▶ **TASK INSTRUCTIONS**
Using the data below, output the first line and every line after it up to and including the line containing "shines on unevenly.", exactly as written and with nothing added.
--------------------------------------------------
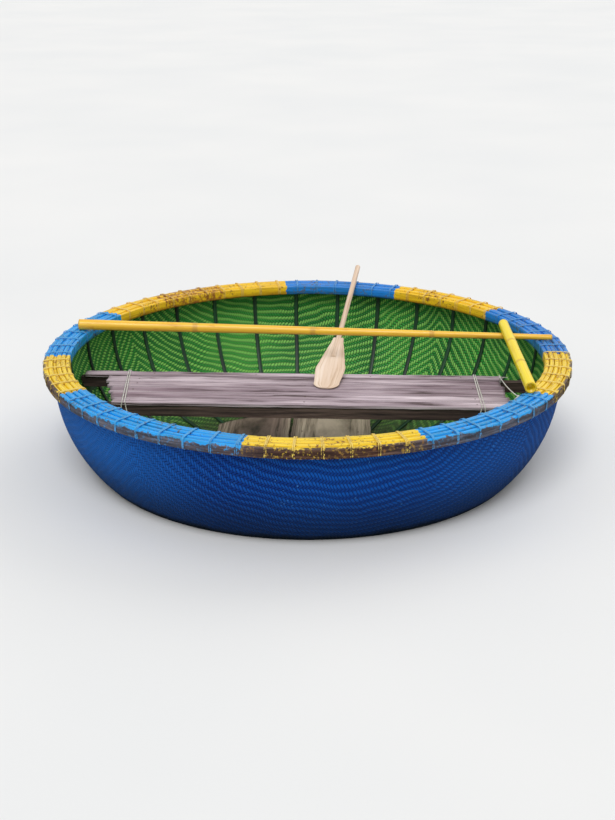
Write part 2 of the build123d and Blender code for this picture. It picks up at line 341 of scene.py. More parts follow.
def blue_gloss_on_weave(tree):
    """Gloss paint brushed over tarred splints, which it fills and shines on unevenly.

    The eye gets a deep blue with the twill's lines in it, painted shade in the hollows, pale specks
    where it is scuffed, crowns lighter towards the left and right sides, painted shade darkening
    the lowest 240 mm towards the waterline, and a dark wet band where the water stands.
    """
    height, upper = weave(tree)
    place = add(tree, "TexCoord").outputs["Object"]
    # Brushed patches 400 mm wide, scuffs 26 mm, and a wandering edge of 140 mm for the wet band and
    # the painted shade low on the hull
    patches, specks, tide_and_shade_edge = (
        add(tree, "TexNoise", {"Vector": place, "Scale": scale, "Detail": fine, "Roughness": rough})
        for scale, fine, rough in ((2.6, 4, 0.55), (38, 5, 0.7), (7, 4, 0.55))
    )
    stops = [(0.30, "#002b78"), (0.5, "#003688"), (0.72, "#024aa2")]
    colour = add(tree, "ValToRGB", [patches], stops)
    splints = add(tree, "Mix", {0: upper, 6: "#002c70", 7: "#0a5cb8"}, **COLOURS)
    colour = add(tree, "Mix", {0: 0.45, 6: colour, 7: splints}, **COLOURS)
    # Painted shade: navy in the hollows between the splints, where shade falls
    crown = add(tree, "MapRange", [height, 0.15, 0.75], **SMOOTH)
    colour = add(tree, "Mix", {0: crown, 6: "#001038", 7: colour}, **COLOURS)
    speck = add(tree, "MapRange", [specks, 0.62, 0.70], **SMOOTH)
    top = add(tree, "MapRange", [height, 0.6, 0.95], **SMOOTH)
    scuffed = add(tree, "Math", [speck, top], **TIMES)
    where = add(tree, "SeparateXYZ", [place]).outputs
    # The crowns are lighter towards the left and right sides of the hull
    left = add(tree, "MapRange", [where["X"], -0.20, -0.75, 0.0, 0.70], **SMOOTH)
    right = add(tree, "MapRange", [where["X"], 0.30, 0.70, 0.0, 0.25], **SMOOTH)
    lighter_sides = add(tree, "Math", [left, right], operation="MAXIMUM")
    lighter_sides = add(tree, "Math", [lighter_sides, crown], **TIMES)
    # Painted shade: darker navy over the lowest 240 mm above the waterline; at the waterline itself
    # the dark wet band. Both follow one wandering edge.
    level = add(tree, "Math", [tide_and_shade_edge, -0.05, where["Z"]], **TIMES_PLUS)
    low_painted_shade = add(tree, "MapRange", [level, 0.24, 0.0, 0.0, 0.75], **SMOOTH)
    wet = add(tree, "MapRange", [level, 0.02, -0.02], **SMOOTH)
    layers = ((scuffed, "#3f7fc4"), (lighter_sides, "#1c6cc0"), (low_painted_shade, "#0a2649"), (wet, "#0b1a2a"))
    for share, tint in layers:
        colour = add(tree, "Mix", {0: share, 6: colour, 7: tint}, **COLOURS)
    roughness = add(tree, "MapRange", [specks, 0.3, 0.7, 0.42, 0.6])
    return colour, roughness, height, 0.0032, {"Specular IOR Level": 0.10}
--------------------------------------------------
▶ **SOLUTION BELOW**
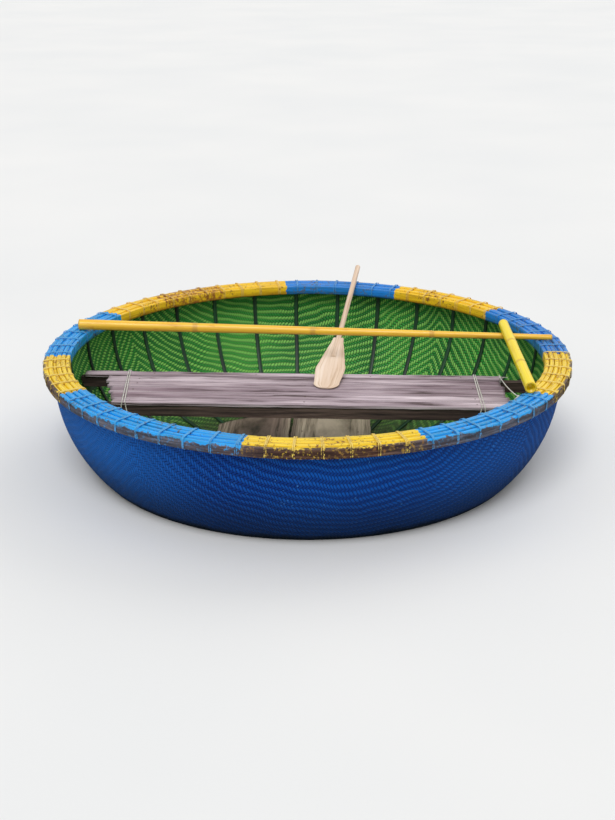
Write part 2 of the build123d and Blender code for this picture. It picks up at line 341 of scene.py. More parts follow.
def blue_gloss_on_weave(tree):
    """Gloss paint brushed over tarred splints, which it fills and shines on unevenly.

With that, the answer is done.